There have been and will be more anti-war demonstrations around the country, and my sympathies will be with them, but practically speaking I have no other choice but to support the decision by President Bush to do what he has done. There are still many Americans who believe President Harry S. Truman should not have dropped the atomic bomb on Hiroshima and Nagasaki, but I long ago decided that the decision was the right one. Not only because it ended the war in the Pacific, but because it demonstrated to the rest of humankind that the United States would not flinch at using maximum power when it had to. The fact that 56 years have now passed and no other nuclear weapons have been used, anywhere, is instructive to that point. There are also American intellectuals who continue to argue that Abraham Lincoln should not have used force to keep Dixie in the Union, but should have let them go peacefully. There may be some usefulness in plowing this ground again and again, but as someone once said, you can’t argue with history.
My greatest concern has been that we would respond to September 11 with vengeance that would cause the deaths of more civilians, which I believe is the root cause of political terrorism.
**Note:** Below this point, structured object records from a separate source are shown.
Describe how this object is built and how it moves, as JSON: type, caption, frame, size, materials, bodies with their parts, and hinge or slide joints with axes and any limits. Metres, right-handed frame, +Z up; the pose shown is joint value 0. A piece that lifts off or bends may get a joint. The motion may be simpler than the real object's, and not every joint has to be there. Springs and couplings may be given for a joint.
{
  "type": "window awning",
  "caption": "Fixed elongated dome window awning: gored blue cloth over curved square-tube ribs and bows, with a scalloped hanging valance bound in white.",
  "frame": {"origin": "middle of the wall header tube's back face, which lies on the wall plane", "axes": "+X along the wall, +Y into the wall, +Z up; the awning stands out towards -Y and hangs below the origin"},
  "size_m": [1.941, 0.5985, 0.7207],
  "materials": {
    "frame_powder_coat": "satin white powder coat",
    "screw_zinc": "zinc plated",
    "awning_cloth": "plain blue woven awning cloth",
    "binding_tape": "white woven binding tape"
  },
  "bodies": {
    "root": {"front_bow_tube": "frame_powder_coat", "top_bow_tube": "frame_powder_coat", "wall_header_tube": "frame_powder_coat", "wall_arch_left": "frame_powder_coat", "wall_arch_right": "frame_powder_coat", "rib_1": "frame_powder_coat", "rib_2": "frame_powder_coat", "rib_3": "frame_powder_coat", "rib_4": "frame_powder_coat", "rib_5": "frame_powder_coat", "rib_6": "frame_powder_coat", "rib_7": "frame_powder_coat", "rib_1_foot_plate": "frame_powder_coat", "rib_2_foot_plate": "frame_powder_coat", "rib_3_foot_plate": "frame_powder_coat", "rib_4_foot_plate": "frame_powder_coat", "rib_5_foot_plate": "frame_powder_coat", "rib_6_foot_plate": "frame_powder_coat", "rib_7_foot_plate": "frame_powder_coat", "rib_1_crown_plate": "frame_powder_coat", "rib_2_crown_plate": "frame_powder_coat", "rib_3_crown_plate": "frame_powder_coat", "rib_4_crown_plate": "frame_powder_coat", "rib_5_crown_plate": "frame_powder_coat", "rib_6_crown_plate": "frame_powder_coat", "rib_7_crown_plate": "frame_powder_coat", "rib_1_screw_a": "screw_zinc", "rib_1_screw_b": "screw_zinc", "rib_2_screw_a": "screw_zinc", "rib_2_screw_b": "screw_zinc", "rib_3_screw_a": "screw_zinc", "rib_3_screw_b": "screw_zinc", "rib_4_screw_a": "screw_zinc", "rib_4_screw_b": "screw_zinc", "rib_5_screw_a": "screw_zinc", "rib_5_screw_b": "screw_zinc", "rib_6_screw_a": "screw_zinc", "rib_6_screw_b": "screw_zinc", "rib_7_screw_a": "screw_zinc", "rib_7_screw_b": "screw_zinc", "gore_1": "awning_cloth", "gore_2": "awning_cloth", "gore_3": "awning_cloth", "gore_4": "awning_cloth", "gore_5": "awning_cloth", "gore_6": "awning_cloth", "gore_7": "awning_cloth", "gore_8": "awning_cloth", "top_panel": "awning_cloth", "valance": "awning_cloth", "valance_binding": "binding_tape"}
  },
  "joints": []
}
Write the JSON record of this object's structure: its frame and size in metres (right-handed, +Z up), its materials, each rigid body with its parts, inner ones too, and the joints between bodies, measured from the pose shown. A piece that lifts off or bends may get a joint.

There are plenty of people in the world who dislike us for one reason or another, but it takes more than dislike to produce a Timothy McVeigh or an Osama bin Laden. It has, I think, been the senseless killings of civilians. For McVeigh, it was Ruby Ridge and Waco. For the Islamic terrorists, it was the West Bank and Iraq, as bin Laden has stated on videotape. There is no justification for terrorism, though. While I do not agree with Pat Buchanan that bin Laden should be shot on sight, even if he is carrying a white flag and his hands are up, terrorists should expect to die for their cause and there is no political reason why they should not.
What President Bush has accomplished by being so measured and methodical in his reactions since September 11 has been to give everyone in the world time to think about how measured and methodical he has been. When he first announced that he wanted bin Laden “dead or alive,” less than a week into the crisis, the financial markets trembled all over the world, and so did the political markets. It was encouraging to read that at that crucial moment, his father called him and suggested he calm down. There would have to be punishment, but it would be meted out precisely and without hot-blooded anger.
I was reminded of my own father, who was the perfect parent to me and my younger brother. In the years we grew up in a small apartment in Brooklyn, N.Y., there were many times when he took out a strap and showed it to us, when he caught us misbehaving. It was enough for us just to see it and hear it snap over the palm of his hand or against his thigh. There was a time when we were so bad that showing the strap was not enough. I was maybe nine and Terry seven and a half. He had us bend over and then asked me how many whacks I thought I deserved. I reckoned quickly and said, “three.” He then asked Terry how many he thought he deserved and Terry said, “none.” Well, I got the three and Terry got five. After Sunday, I hope President Bush does not have to do more than show the strap, having been so judicious in using it against the Taliban.